Full official description:

Set in 1995 in Notre-Dame-de-Grâce, a decidedly rundown Montreal neighbourhood with some very unusual inhabitants, Good Neighbours is Jacob Tierney’s witty and twisted follow-up to last year’s Festival hit The Trotsky.

Louise (Emily Hampshire), a waitress in an always empty Chinese restaurant, has a rather unhealthy attachment to her cats. Her relationships with her apartment mates aren’t much better. Her only friend, Spencer (Scott Speedman), is a caustic widower with a supercilious smirk who’s confined to a wheelchair. Meanwhile, newly arrived Victor (Jay Baruchel) is an overly friendly elementary school teacher who’s desperate for human contact. Victor’s painfully obvious interest in Louise upsets the routine that Louise and Spencer have developed – as does a string of unsolved homicides in the area, a subject that Louise takes an unseemly interest in.

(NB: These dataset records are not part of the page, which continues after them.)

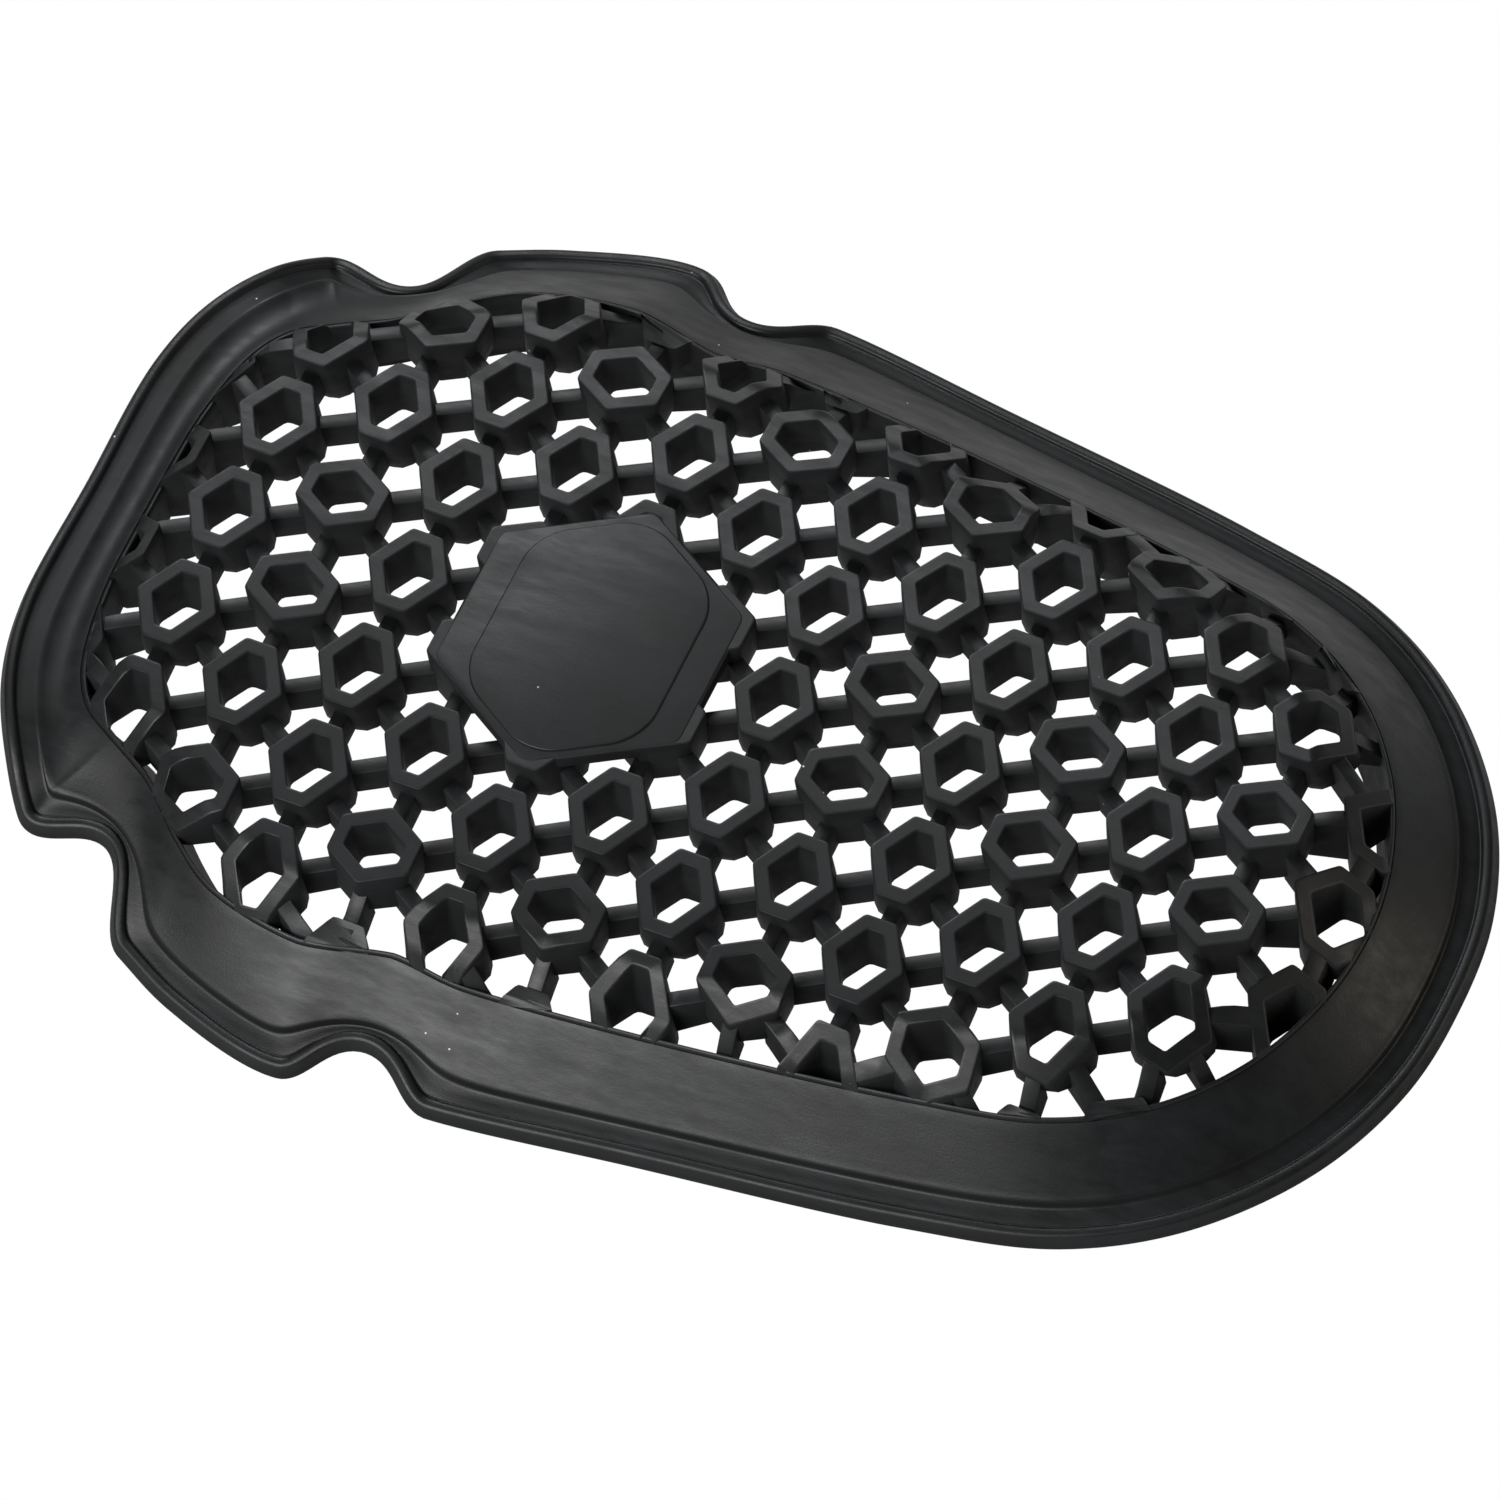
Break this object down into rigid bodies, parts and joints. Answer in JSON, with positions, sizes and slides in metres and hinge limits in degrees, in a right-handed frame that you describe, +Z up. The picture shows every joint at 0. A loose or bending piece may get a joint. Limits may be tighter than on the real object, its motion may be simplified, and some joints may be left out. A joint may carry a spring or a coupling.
{
  "type": "hip pad",
  "caption": "Moulded rubber hip pad: a low crown of hexagonal tubes joined by ribs, a flat plate on top and a sloping flange with a sewing channel and notches.",
  "frame": {"origin": "middle of the pad's length and width, on the plane that the rim stands on", "axes": "+X along the pad to its round end, -X to the raised head end, +Y across it, +Z up through the crown"},
  "size_m": [0.2114, 0.1422, 0.0214],
  "materials": {
    "rubber": "satin"
  },
  "bodies": {
    "root": {"pad_moulding": "rubber"}
  },
  "joints": []
}
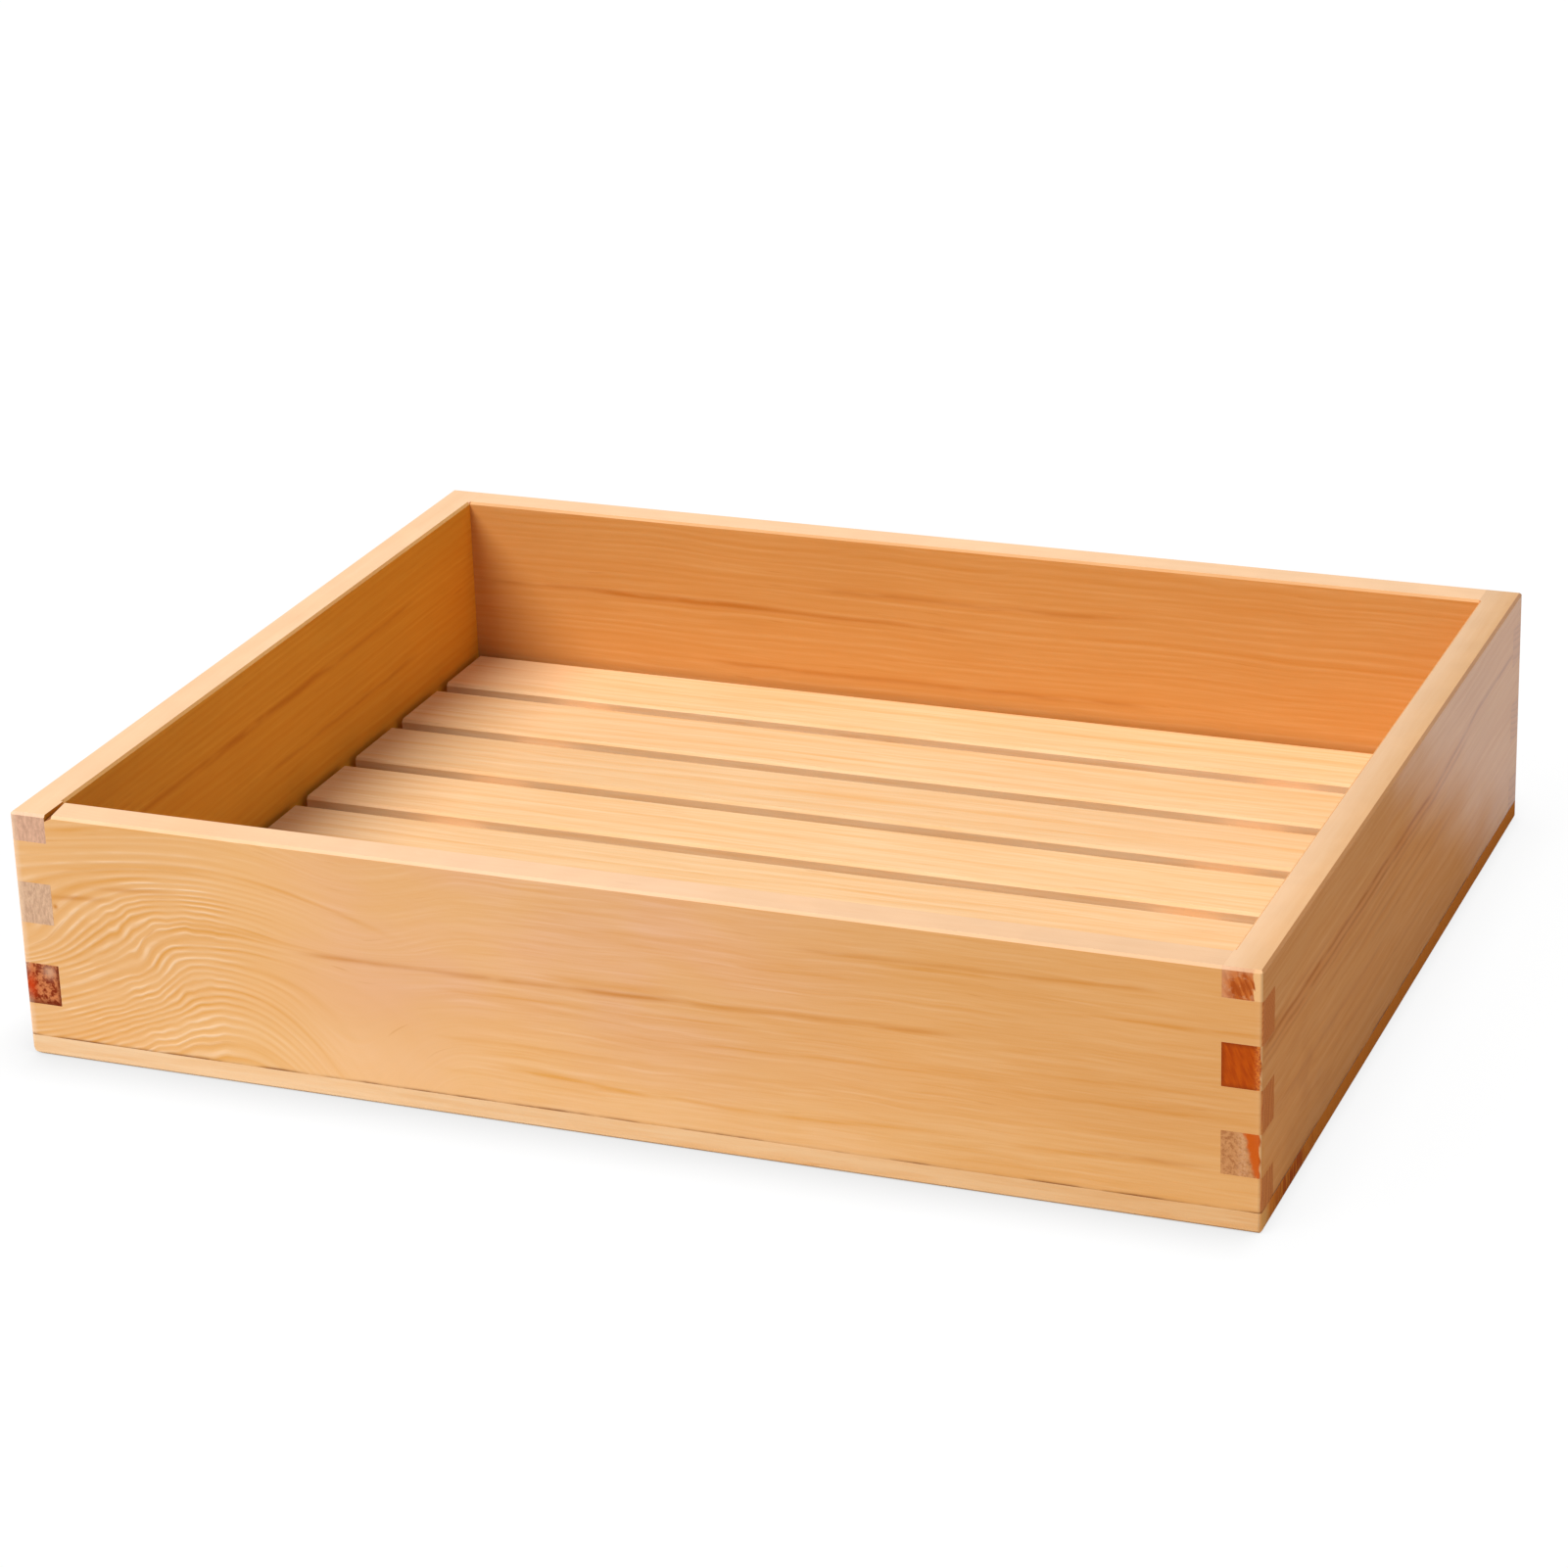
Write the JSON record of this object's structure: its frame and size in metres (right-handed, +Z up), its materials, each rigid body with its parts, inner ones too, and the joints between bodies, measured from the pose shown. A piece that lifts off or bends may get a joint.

Good Neighbors may sound like a thriller, but its relationship to the genre is quite complicated. While the conventional hero of a thriller typically wants to re-establish order and re-affirm his or her status in the eyes of society, Tierney focuses instead on characters that have, at best, only a nominal interest in other people. This raises troubling (and often hilarious) questions about just how connected we actually are. (The film is also related to the cool, grimy thrillers of the late eighties and early nineties, and shares obvious affinities with Danny Boyle’s Shallow Grave.)

Despite having only three features under his belt, Tierney has already mapped-out strong thematic territory as a director. Twist and The Trotsky concentrated on protagonists with tenuous connections to society and their attempts to integrate themselves. But here he ups the ante. Both Louise and Spencer seem willfully self-obsessed, while Victor is strangely needy. The narrative is cleverly set against the backdrop of the 1995 sovereignty referendum, an event which only underscores the characters’ sense of disconnect.

Featuring fine performances from the principals as well as smart turns from Micheline Lanctot, Anne Marie Cadieux, Gary Farmer and Xavier Dolan, Good Neighbors is a sharp, acerbically funny work by one or our finest young filmmakers.